Reproduce the material that follows, please, but only from its first line to the line containing "they stand open.", inclusive.
* BEGIN Data shown *
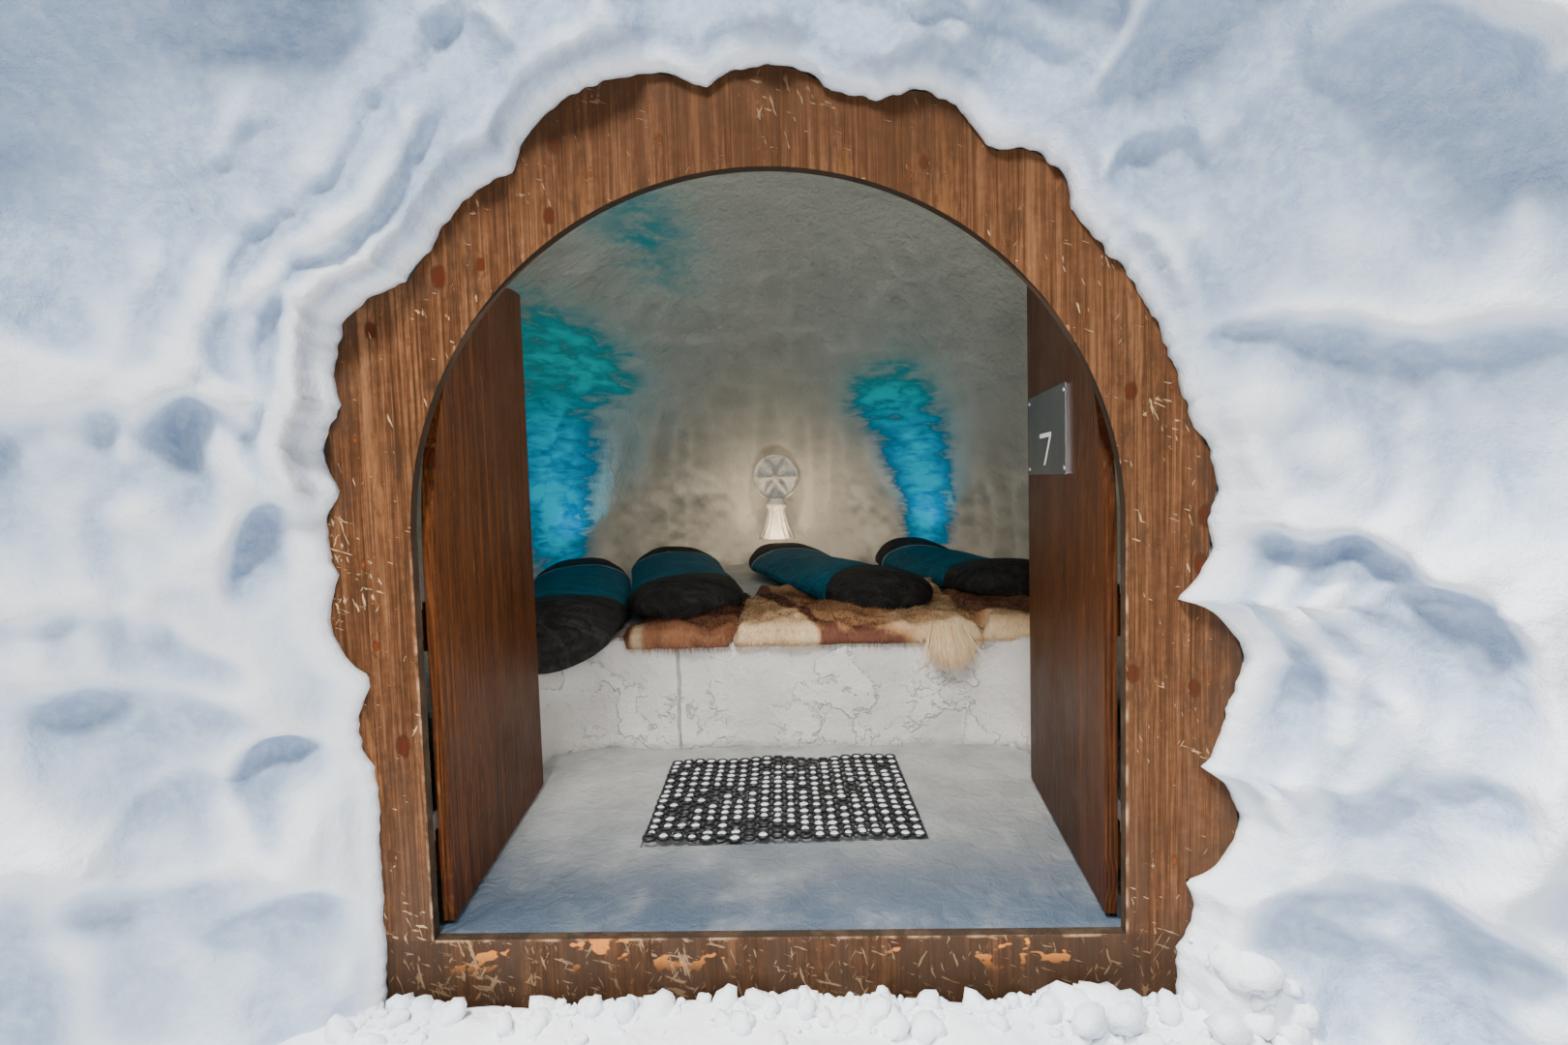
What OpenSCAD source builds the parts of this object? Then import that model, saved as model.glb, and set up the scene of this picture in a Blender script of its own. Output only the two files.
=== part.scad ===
// Snow igloo with an arched wooden portal, two inward-opening board leaves
// and a raised sleeping platform of packed snow.
// Millimetres, +Z up. The origin is on the ground under the centre of the dome,
// the doorway faces -Y, and the leaves are drawn as they stand open.

/* [Doorway] */
// Clear width between the jambs
door_w = 1530; // [1400:10:1600]
// Height of the jambs from the sill to the springing of the arch
spring_h = 895; // [800:5:950]
// Height of the sill and of the snow floor above the ground
floor_h = 170; // [140:5:220]
// Distance by which the portal's front face stands inside the circle of the room
door_in = 550; // [450:10:650]

/* [Portal panel] */
// Thickness of the wooden portal panel
panel_t = 27; // [24:1:42]
// Width of wood over the arch of the opening, before the lobes of the edge
panel_rim = 160; // [140:5:180]
// Width of wood beside the jambs, before the lobes of the edge
jamb_rim = 110; // [90:5:130]

/* [Leaves] */
// Thickness of the leaf boards
leaf_t = 27; // [22:1:27]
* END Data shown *
Complete response |
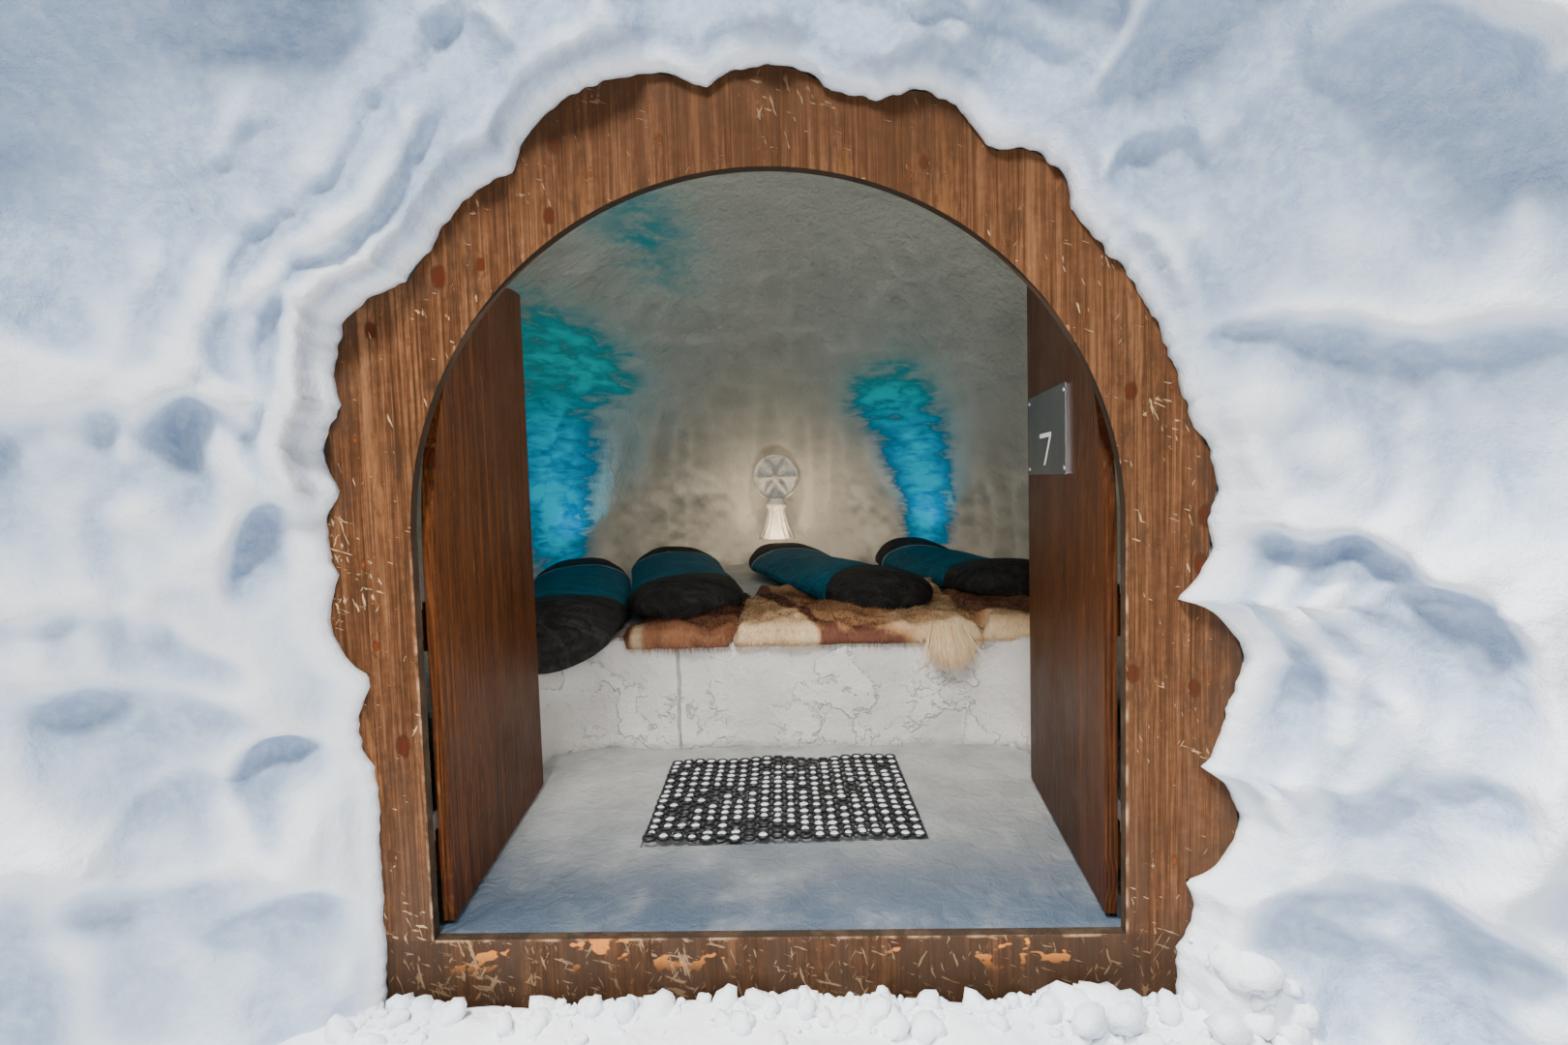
What OpenSCAD source builds the parts of this object? Then import that model, saved as model.glb, and set up the scene of this picture in a Blender script of its own. Output only the two files.
=== part.scad ===
// Snow igloo with an arched wooden portal, two inward-opening board leaves
// and a raised sleeping platform of packed snow.
// Millimetres, +Z up. The origin is on the ground under the centre of the dome,
// the doorway faces -Y, and the leaves are drawn as they stand open.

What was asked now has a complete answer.